Two Charged in Suspect $1 Billion Transfer Using N.Y. Credit Union

Two people were charged with using a New York state employees credit union to process more than $1 billion in suspect financial transactions while failing to file suspicious-activity reports or maintain adequate anti-money-laundering controls.

Gyanendra Asre, 53, and Hanan Ofer, 67, persuaded the New York State Employees Federal Credit Union to let them process the transactions, saying they had expertise in anti-money-laundering measures, according to federal prosecutors. Both were 25% equity owners of the credit union at the time and had a history of working in compliance at U.S. financial institutions, according to the indictment. The credit union wasn’t charged.

The defendants “devised a scheme to bring lucrative and high-risk, international financial business lines to small, unsophisticated financial institutions,” according to the indictment. They “then caused the transfer of hundreds of millions of dollars from high-risk foreign jurisdictions” through the credit union without putting proper anti-money-laundering protections in place, the U.S. alleges.

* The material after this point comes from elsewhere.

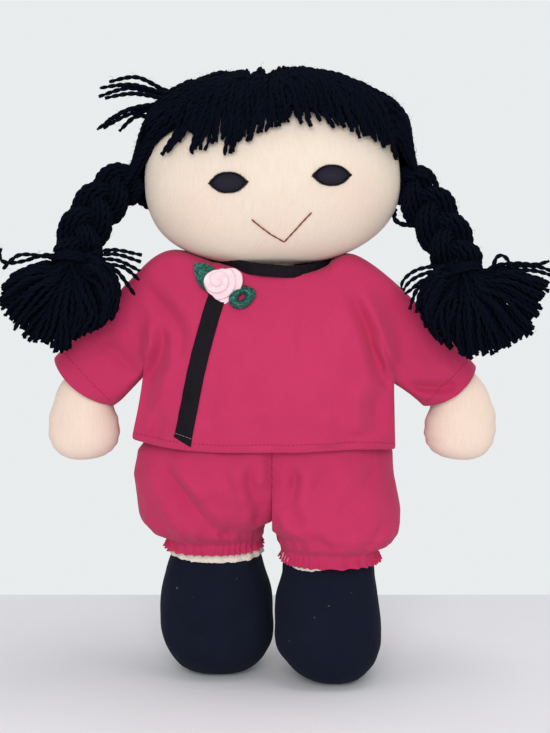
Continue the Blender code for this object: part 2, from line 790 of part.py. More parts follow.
def build_head(body):
    """The head is a flat oval cushion with a hollow for the neck's round end."""
    rings = []
    for level in range(1, head_levels):
        turn = math.pi * level / head_levels
        reach = math.sin(turn) ** (2 / head_power)
        tall = math.copysign(abs(math.cos(turn)) ** (2 / head_power), math.cos(turn))
        half_height = crown_height if tall >= 0 else chin_height
        wide, deep = head_half_width * reach, head_half_depth * reach
        ring = oval(up * half_height * tall, wide, deep, head_power, head_sides)
        rings.append([lean_head(point) for point in ring])
    made = bmesh.new()
    corners = [[made.verts.new(point) for point in row] for row in rings]
    for upper, lower in zip(corners, corners[1:]):
        for step in range(head_sides):
            after = (step + 1) % head_sides
            made.faces.new((upper[step], upper[after], lower[after], lower[step]))
    for ring, pole in ((corners[0], up * crown_height), (corners[-1], -up * chin_height)):
        end = made.verts.new(lean_head(pole))
        for step, corner in enumerate(ring):
            made.faces.new((corner, ring[(step + 1) % head_sides], end))
    head = place("head", tidy(made), muslin, body)
    ball = bmesh.new()
    bmesh.ops.create_uvsphere(ball, u_segments=24, v_segments=16, radius=neck_radius + gap)
    bmesh.ops.translate(ball, verts=ball.verts, vec=neck_spot)
    cut(head, cutter("neck_hollow", tidy(ball)))


def eye_outline(centre, half_width, half_height):
    """Points of a lens with a point at each end."""
    points = []
    for step in range(eye_sides):
        turn = 2 * math.pi * step / eye_sides
        wide = math.cos(turn)
        tall = math.copysign(1 - abs(wide) ** eye_power, math.sin(turn))
        points.append((centre[0] + half_width * wide, centre[1] + half_height * tall))
    return points


def build_eyes(body):
    """Each eye is a padded lens of satin stitch inside a ring of edge stitching."""
    for side, hand in sides.items():
        across = face_shift + hand * eye_spacing / 2
        rise = eye_rise - math.tan(face_turn) * hand * eye_spacing / 2
        inner = (eye_width / 2 - eye_edge_width, eye_height / 2 - eye_edge_width)
        rows = []
        for share in eye_ring_shares:
            lens = eye_outline((across, rise), (inner[0] - gap) * share, (inner[1] - gap) * share)
            rows.append([on_face(x, z, seat_gap) for x, z in lens])
        eye = place("eye_" + side, loft(rows, caps=False), eye_thread, body)
        fill_middle(eye.data)
        face_outwards(eye.data)
        thicken(eye, eye_thickness, outwards=True)
        rows = []
        for spread in (0, 1):
            reach = eye_edge_width * spread
            lens = eye_outline((across, rise), inner[0] + reach, inner[1] + reach)
            rows.append([on_face(x, z, seat_gap) for x, z in lens])
        edge = place("eye_edging_" + side, loft(rows, caps=False), edge_thread, body)
        face_outwards(edge.data)
        thicken(edge, eye_thickness, outwards=True)


def fill_middle(mesh):
    """Closes the small hole that is left in the middle of a sheet made of rings."""
    made = bmesh.new()
    made.from_mesh(mesh)
    edges = [edge for edge in made.edges if edge.is_boundary]
    middle = sum((edge.verts[0].co for edge in edges), Vector()) / len(edges)
    edges.sort(key=lambda edge: (edge.verts[0].co - middle).length)
    bmesh.ops.holes_fill(made, edges=edges[:len(edges) // 2], sides=0)
    bmesh.ops.recalc_face_normals(made, faces=made.faces)
    made.to_mesh(mesh)
    made.free()


def build_mouth(body):
    """The mouth is one line of thread with a point in the middle."""
    low = Vector((face_shift + (mouth_point_share - 0.5) * mouth_width, -mouth_drop))
    points = []
    for step in range(-mouth_steps, mouth_steps + 1):
        away = step / mouth_steps
        side_share = mouth_point_share if away < 0 else 1 - mouth_point_share
        across = low.x + away * side_share * mouth_width
        rise = low.y + mouth_height * abs(away) ** mouth_power - math.tan(face_turn) * (across - low.x)
        points.append(on_face(across, rise, seat_gap + mouth_thread / 2))
    place("mouth_stitching", tube(points, [mouth_thread / 2] * len(points), thread_sides), mouth_colour, body)


# Hair

def hair_depth(around, across):
    """How thick the yarn lies over the head: thin at the parting and at the edges."""
    share = abs(across) / (math.pi / 2)
    fill = smooth_step(share / parting_round_share)
    fill *= between(hair_front_share, 1, smooth_step((hairline_angle - around) / hair_front_angle))
    fill *= between(hair_back_share, 1, smooth_step((nape_angle + around) / hair_back_angle))
    return between(hair_edge_thickness, hair_thickness, fill)


def build_hair(side, hand, body):
    """Half of the hair runs from the parting down to the ear, from the hairline to the nape."""
    inner, outer = [], []
    for row in range(hair_rows + 1):
        around = between(hairline_angle, -nape_angle, row / hair_rows)
        inner.append([])
        outer.append([])
        for step in range(hair_columns + 1):
            start = (parting_width / 2 / head_half_width) ** (head_power / 2)
            across = hand * between(start, math.pi / 2 * ear_opening_share, step / hair_columns)
            inner[-1].append(on_head(around, across, hair_seat_gap))
            outer[-1].append(on_head(around, across, hair_seat_gap + hair_depth(around, across)))
    place("hair_" + side, slab(inner, outer), yarn, body)


def build_parting(body):
    """The yarns are sewn down along the parting with one line of thread."""
    radius = parting_thread / 2
    points = [on_head(between(hairline_angle, -nape_angle, step / parting_steps), 0, seat_gap + radius)
              for step in range(parting_steps + 1)]
    place("parting_stitching", tube(points, [radius] * len(points), thread_sides), edge_thread, body)


def build_fringe(body):
    """Short yarns hang from the hairline on to the forehead, with uneven ends."""
    inner, outer = [], []
    last = len(fringe_end_angles) - 1
    for level in fringe_level_shares:
        inner.append([])
        outer.append([])
        for step, end in enumerate(fringe_end_angles):
            reach = between(-1, 1, step / last) * fringe_reach_share
            across = math.copysign(math.asin(abs(reach) ** (head_power / 2)), reach)
            around = between(fringe_root_angle, end, level)
            inner[-1].append(on_head(around, across, seat_gap))
            thick = fringe_thickness * between(1, fringe_end_share, level)
            outer[-1].append(on_head(around, across, seat_gap + thick))
    place("fringe", slab(inner, outer), yarn, body)


def build_tuft(body):
    """A fan of yarn ends sticks out from the hair over the doll's right ear."""
    near, far = [], []
    last = 2 * tuft_strand_count
    for reach in (0, 0.5, 1):
        near.append([])
        far.append([])
        for step in range(last + 1):
            share = step / last
            across = -between(*tuft_root_angles, share)
            root = on_head(tuft_around_angle, across, hair_seat_gap + hair_thickness + gap)
            turn = between(*tuft_fan_angles, share)
            length = tuft_length * reach * (1 if step % 2 else tuft_notch_share)
            spot = root + Vector((-math.cos(turn), 0, math.sin(turn))) * length
            half = front * tuft_thickness / 2 * between(1, tuft_tip_share, reach)
            near[-1].append(spot + half)
            far[-1].append(spot - half)
    place("hair_tuft_right", slab(near, far), yarn, body)


def plait_route(hand):
    """The plait's ends at the ear and at its tie, and its directions along, sideways and forwards."""
    root = lean_head(Vector((hand * plait_root_across, 0, 0)))
    end = root + Vector((hand * plait_spread, -plait_forward, -plait_drop))
    along = (end - root).normalized()
    sideways = (right * hand - along * along.dot(right * hand)).normalized()
    forwards = along.cross(sideways)
    if forwards.dot(front) < 0:
        forwards.negate()
    return root, end, along, sideways, forwards


def build_plait(side, hand, body):
    """A fat plait, as a lumpy solid that sways from side to side as its three strands cross."""
    root, end, along, sideways, forwards = plait_route(hand)
    rings = []
    for turn in plait_cap_angles:
        reach = plait_root_radius * math.cos(turn)
        centre = root - along * plait_root_radius * math.sin(turn)
        rings.append(oval(centre, reach, reach, 2, plait_sides, sideways, forwards))
    steps = plait_lump_count * plait_steps_per_lump
    for step in range(steps + 1):
        share = step / steps
        phase = math.pi * plait_lump_count * share
        grown = smooth_step(share / plait_root_share)
        size = between(plait_root_radius, plait_radius, grown)
        size *= between(1, plait_neck_share, smooth_step((share - 1 + plait_tie_share) / plait_tie_share))
        size += plait_swell * abs(math.sin(phase)) * grown
        centre = root.lerp(end, share) + sideways * plait_sway * math.sin(phase) * grown
        rings.append(oval(centre, size, size * plait_depth_share, 2, plait_sides, sideways, forwards))
    place("plait_" + side, loft(rings), yarn, body)


def build_tie(side, hand, body):
    """The plait is tied off with a few turns of yarn."""
    _, end, along, sideways, forwards = plait_route(hand)
    centre = end + along * (tie_thickness / 2 + gap)
    reach = plait_radius * plait_neck_share
    rings = []
    for low, wide in tie_section_shares:
        level = centre + along * tie_thickness * low
        rings.append(oval(level, reach * wide, reach * wide, 2, plait_sides, sideways, forwards))
    place("plait_tie_" + side, loft(rings), yarn, body)


def build_tassel(side, hand, body):
    """Below the tie the yarns spread into a wide flat tassel with uneven ends."""
    _, end, along, sideways, forwards = plait_route(hand)
    start = end + along * (tie_thickness + 2 * gap)
    finish = start + Vector((hand * tassel_outward, -tassel_forward, -tassel_drop))
    rings = []
    last = len(tassel_section_shares) - 1
    for index, (level, wide, deep) in enumerate(tassel_section_shares):
        upright = smooth_step(level / tassel_turn_share)
        centre = start.lerp(finish, level)
        centre.y = between(start.y, finish.y, upright)
        across = sideways.lerp(right * hand, upright).normalized()
        outward = forwards.lerp(front, upright).normalized()
        ring = oval(centre, tassel_half_width * wide, tassel_half_depth * deep, tassel_power, tassel_sides,
                    across, outward)
        for step, point in enumerate(ring):
            point.z += tassel_ragged * (1 if step % 2 else -1) * max(index - last + 2, 0) / 2
        rings.append(ring)
    place("tassel_" + side, loft(rings), yarn, body)


# Assembly

empty_scene()
doll = new_collection("rag_doll")
cutters = new_collection("cutters")
neck_spot = up * neck_pivot_height
head_place = Matrix.Translation(Vector((0, -head_forward, head_height))) @ Matrix.Rotation(head_lean, 4, "Y")
jacket_tool = cutter("jacket_outside", loft(jacket_rows(gap)))

body_empty = joint_empty("body_root", Vector())
build_body(body_empty)
build_jacket(body_empty)
build_collar(body_empty)
build_placket(body_empty)
build_rose(body_empty)
build_leaves(body_empty)
build_waist_elastic(body_empty)

head_empty = joint_empty("neck_joint", neck_spot, body_empty)
build_head(head_empty)
build_eyes(head_empty)
build_mouth(head_empty)
build_parting(head_empty)
build_fringe(head_empty)
build_tuft(head_empty)

for side_name, hand_sign in sides.items():
    build_hair(side_name, hand_sign, head_empty)
    plait_empty = joint_empty("plait_joint_" + side_name, plait_route(hand_sign)[0], head_empty)
    build_plait(side_name, hand_sign, plait_empty)
    build_tie(side_name, hand_sign, plait_empty)
    build_tassel(side_name, hand_sign, plait_empty)

    shoulder_spot = Vector((hand_sign * shoulder_across, 0, shoulder_height))
    arm_empty = joint_empty("shoulder_joint_" + side_name, shoulder_spot, body_empty)
    build_arm(side_name, hand_sign, arm_empty)
    build_sleeve(side_name, hand_sign, arm_empty)

    hip_spot = Vector((hand_sign * hip_across, 0, hip_height))
    leg_empty = joint_empty("hip_joint_" + side_name, hip_spot, body_empty)
    build_leg(side_name, hand_sign, leg_empty)
    build_boot(side_name, hand_sign, leg_empty)
    build_bloomers(side_name, hand_sign, leg_empty)
    build_elastics(side_name, hand_sign, leg_empty)

# The middle of the doll's footprint is put over the origin.
bpy.context.view_layer.update()
view = bpy.context.evaluated_depsgraph_get()
finished = [thing.evaluated_get(view) for thing in doll.objects if thing.type == "MESH"]
corners = [thing.matrix_world @ Vector(corner) for thing in finished for corner in thing.bound_box]
for axis in (0, 1):
    spread = [corner[axis] for corner in corners]
    for thing in [body_empty] + list(cutters.objects):
        thing.location[axis] = -(min(spread) + max(spread)) / 2
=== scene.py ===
"""Dresses the rag doll's frame in its cloth, yarn, ribbon and stitching, and lights it.

Metres, +Z up. The doll faces -Y, and its own left side is towards +X.
"""

import math
import random

import bmesh
import bpy
import numpy
from mathutils import Matrix, Vector, noise
from mathutils.bvhtree import BVHTree


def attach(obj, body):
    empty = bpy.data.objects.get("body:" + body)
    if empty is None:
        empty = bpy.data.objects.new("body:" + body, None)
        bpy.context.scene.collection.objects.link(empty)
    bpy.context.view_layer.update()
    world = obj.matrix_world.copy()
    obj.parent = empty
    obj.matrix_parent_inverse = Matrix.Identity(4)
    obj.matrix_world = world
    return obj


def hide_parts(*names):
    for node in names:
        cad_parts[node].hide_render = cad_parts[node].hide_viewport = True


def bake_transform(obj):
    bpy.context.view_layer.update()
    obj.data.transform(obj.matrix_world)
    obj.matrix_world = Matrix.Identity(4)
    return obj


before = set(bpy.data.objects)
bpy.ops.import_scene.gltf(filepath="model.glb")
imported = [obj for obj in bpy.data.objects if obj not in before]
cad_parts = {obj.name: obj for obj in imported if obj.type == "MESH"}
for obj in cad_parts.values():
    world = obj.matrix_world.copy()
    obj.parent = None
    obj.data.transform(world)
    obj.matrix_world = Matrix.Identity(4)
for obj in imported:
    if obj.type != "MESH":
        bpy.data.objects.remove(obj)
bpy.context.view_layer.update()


# The body is a flat bag of unbleached muslin, stuffed with polyester and sewn shut at the neck.
# It carries everything else, and hardly shows between the head and the collar.

middle_y = 0.0014               # the side seams, between front and back
body_sections = (               # height, half width, half depth
    (0.1076, 0.0353, 0.0030), (0.1135, 0.0431, 0.0125), (0.1253, 0.0475, 0.0244),
    (0.1430, 0.0490, 0.0316), (0.1666, 0.0466, 0.0340), (0.1863, 0.0421, 0.0350),
    (0.2001, 0.0415, 0.0272), (0.2060, 0.0343, 0.0211), (0.2130, 0.0150, 0.0150),
    (0.2215, 0.0140, 0.0140), (0.2262, 0.0090, 0.0090), (0.2272, 0.0030, 0.0030))


def within(share):
    """A share, kept between 0 and 1."""
    return min(max(share, 0), 1)


def ease(share):
    """Turns a share from 0 to 1 into one that starts and ends gently."""
    share = within(share)
    return share * share * (3 - 2 * share)


def mixed(low, high, share):
    """The value a share of the way from low to high."""
    return low + (high - low) * share


def along_rows(rows, share):
    """A smooth run through rows of numbers, at a share of the way from the first row to the last."""
    spot = within(share) * (len(rows) - 1)
    first = min(int(spot), len(rows) - 2)
    part = spot - first
    before, start = rows[max(first - 1, 0)], rows[first]
    end, after = rows[first + 1], rows[min(first + 2, len(rows) - 1)]
    run = []
    for a, b, c, d in zip(before, start, end, after):
        bend = 2 * a - 5 * b + 4 * c - d + part * (3 * (b - c) + d - a)
        run.append(b + 0.5 * part * (c - a + part * bend))
    return run


def squarer(value, power):
    """A sine or cosine of a circle, made that of a squarer oval. A power of 2 leaves it as it is."""
    return math.copysign(abs(value) ** (2 / power), value)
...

The indictment, which cites Mexico as a key jurisdiction for the transactions, stops short of accusing the two of knowingly laundering money. But it alleges the transactions they processed -- which included accepting hundreds of millions of dollars in bulk U.S. dollar deposits from a Mexican bank and then wiring the funds to that bank’s U.S. accounts -- had red flags that should have prompted them to report the transactions to U.S. authorities and demand more information about them.

A lawyer for Ofer, of New York City, didn’t immediately respond to a request for comment. A lawyer for Asre, of Greenwich, Connecticut, declined to comment.

The case is a joint prosecution of the U.S. Justice Department’s anti-money-laundering unit in Washington and prosecutors with the U.S. attorney’s office in Brooklyn, New York.

The case is U.S. v. Asre, 21-cr-00174, U.S. District Court, Eastern District of New York (Brooklyn).